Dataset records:
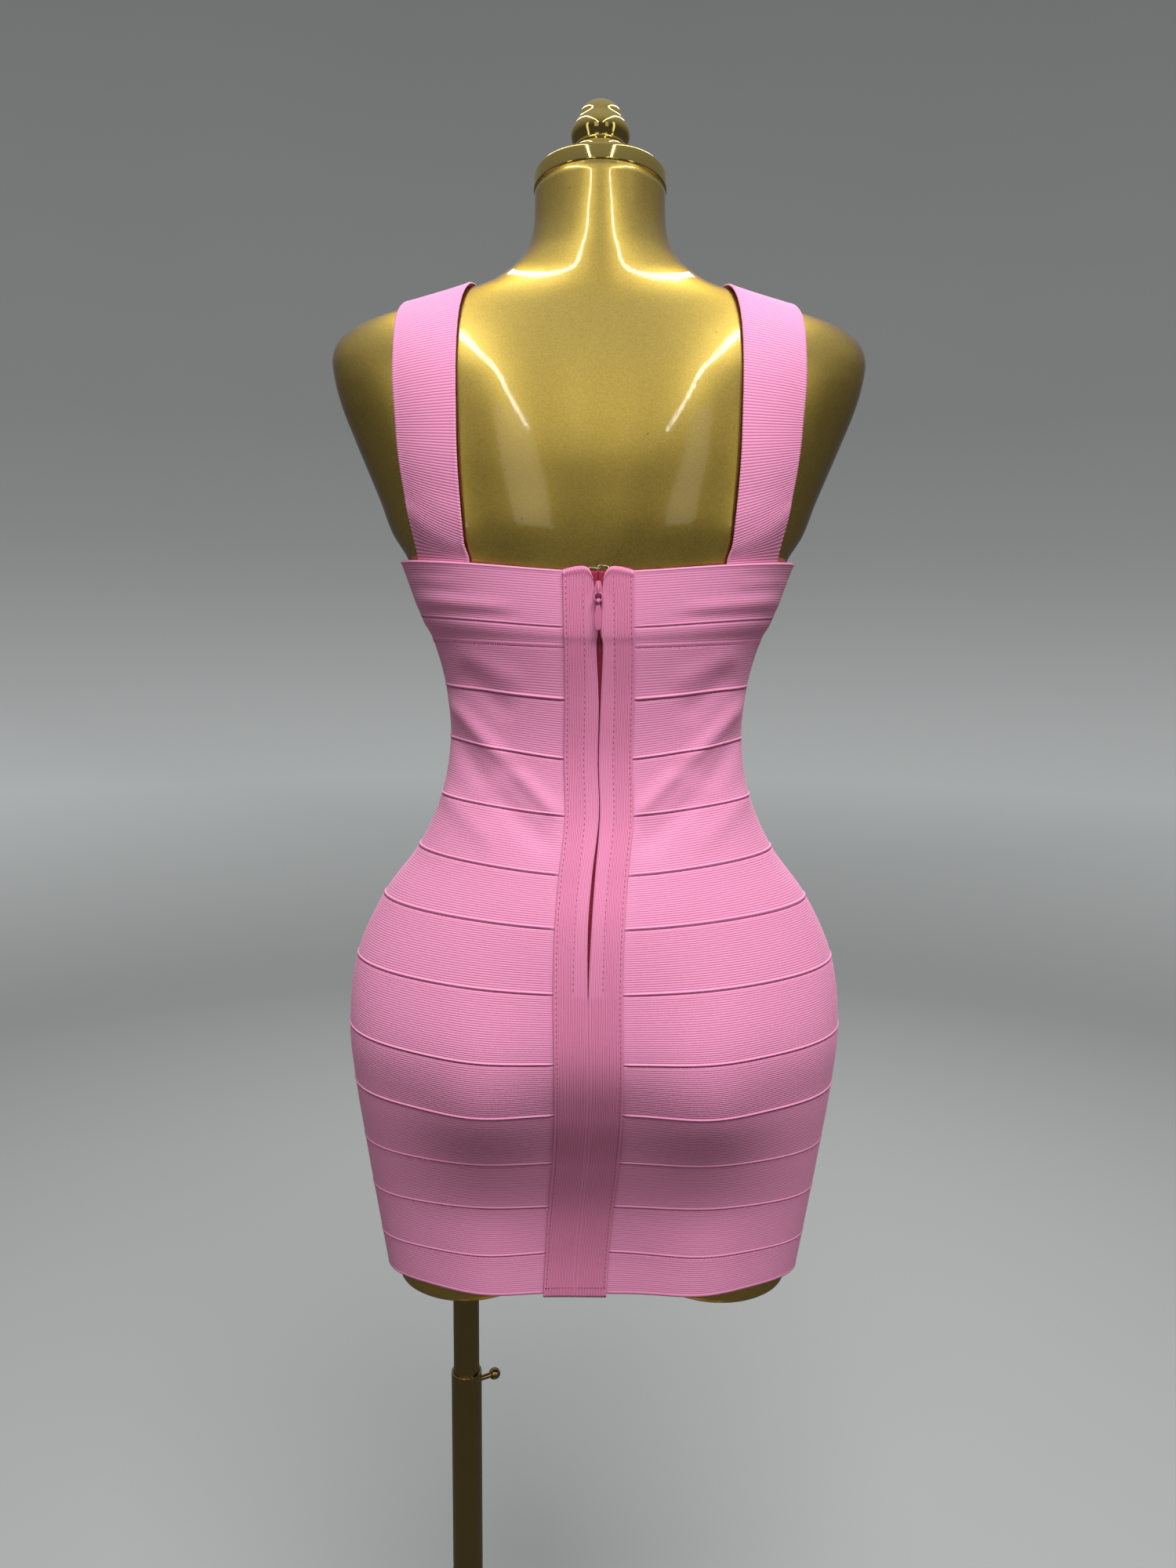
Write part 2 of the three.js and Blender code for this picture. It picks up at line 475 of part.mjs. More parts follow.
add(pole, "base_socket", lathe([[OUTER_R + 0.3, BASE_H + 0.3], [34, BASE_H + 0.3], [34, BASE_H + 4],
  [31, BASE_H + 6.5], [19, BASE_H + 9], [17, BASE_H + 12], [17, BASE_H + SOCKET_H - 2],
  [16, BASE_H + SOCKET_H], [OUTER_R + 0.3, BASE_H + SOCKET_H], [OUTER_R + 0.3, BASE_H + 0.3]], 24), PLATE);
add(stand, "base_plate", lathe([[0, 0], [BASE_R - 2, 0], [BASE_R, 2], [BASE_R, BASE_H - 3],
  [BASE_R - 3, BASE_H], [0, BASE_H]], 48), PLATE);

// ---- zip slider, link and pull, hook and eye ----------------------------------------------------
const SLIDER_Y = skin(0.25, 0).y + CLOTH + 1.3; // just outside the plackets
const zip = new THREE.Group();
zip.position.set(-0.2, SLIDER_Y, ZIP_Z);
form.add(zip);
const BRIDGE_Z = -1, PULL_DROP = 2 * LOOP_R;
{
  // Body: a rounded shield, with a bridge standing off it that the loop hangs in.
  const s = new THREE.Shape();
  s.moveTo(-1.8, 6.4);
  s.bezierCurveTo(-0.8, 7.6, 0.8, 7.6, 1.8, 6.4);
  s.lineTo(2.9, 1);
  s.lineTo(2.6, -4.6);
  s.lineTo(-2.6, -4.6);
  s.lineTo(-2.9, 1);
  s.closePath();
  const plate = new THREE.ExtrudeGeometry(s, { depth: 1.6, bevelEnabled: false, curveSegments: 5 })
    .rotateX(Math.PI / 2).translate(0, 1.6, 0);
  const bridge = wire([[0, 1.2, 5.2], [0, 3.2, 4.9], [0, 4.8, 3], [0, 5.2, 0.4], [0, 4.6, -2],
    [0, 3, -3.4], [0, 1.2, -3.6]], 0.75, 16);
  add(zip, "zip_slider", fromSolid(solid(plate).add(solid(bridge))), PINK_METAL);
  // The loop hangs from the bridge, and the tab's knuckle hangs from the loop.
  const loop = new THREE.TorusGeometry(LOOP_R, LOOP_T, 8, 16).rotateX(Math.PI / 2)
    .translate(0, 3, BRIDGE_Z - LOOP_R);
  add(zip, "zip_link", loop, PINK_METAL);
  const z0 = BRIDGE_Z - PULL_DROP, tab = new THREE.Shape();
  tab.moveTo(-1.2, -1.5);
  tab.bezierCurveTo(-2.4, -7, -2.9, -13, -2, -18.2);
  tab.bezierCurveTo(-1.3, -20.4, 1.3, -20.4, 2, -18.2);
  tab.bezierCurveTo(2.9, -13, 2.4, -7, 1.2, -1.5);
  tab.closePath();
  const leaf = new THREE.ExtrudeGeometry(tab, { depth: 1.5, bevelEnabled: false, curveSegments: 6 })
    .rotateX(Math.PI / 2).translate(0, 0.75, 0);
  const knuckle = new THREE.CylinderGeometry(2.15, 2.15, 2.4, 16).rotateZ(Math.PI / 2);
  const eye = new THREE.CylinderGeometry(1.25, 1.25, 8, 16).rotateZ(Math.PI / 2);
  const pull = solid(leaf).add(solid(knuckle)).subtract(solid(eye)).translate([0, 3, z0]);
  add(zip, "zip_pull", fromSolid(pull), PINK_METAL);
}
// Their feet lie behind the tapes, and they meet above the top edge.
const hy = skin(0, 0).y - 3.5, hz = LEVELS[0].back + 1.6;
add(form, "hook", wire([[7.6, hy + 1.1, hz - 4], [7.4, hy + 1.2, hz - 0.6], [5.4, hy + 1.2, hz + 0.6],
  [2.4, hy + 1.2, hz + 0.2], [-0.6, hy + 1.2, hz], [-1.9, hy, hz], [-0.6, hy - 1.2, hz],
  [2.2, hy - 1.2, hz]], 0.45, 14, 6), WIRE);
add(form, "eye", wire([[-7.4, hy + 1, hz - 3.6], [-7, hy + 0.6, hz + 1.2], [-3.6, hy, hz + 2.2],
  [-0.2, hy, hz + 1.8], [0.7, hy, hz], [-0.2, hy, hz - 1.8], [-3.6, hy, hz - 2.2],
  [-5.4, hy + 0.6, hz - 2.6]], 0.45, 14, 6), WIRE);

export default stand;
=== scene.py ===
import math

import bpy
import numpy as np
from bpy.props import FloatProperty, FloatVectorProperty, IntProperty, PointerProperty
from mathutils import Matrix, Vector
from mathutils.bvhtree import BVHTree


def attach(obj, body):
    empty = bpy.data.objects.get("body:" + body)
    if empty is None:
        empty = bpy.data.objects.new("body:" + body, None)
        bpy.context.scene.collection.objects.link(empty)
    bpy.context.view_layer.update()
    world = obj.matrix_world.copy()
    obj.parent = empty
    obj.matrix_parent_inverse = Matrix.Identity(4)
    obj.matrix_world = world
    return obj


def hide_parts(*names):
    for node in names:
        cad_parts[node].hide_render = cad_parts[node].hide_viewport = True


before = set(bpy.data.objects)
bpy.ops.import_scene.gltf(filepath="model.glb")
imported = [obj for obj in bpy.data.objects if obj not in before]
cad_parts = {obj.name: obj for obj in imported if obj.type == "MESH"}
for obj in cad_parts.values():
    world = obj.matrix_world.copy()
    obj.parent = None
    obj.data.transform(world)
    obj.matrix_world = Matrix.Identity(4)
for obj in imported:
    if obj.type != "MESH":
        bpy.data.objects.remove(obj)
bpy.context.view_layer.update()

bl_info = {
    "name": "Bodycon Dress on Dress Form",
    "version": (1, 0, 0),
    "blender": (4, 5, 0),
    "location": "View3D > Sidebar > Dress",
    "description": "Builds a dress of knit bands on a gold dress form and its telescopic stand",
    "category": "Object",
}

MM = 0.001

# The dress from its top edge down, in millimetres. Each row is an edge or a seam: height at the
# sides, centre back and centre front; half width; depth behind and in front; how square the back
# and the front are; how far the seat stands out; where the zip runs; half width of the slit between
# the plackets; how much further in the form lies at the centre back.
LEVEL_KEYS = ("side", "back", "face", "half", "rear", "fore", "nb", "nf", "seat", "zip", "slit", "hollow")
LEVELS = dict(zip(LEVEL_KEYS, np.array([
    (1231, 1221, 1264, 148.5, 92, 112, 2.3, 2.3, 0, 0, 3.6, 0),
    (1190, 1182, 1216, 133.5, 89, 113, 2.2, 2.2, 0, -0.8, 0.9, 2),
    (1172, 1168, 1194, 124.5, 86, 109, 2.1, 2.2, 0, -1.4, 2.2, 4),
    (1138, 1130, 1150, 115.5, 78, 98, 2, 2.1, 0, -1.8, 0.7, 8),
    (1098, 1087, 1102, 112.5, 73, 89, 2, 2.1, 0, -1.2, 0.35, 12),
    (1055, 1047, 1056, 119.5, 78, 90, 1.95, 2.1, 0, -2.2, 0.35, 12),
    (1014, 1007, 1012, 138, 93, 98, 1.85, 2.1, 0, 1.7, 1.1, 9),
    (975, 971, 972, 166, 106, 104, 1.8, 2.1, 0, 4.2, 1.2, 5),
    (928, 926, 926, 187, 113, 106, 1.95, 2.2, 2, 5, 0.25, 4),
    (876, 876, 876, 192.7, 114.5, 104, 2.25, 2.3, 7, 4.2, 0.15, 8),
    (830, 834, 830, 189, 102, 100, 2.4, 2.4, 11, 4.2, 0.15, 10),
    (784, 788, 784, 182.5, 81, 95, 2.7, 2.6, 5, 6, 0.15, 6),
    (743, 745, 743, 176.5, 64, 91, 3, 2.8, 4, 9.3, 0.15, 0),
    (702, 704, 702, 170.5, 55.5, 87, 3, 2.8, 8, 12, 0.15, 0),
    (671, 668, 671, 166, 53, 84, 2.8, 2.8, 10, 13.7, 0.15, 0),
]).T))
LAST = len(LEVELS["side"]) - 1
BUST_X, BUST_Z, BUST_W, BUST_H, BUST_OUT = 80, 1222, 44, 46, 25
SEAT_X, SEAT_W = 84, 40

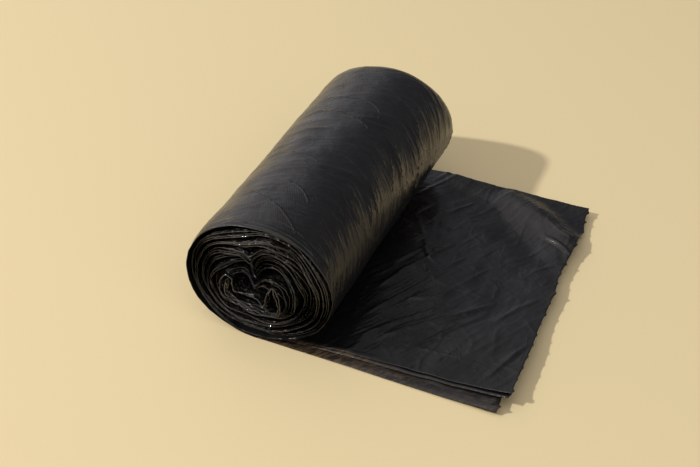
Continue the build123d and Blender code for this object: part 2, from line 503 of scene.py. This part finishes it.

> SHORT TASK: Scan the listing above and identify each line holding the string "names"; copy every such line.

> WRITTEN RESPONSE:
def hide_parts(*names):
    for node in names:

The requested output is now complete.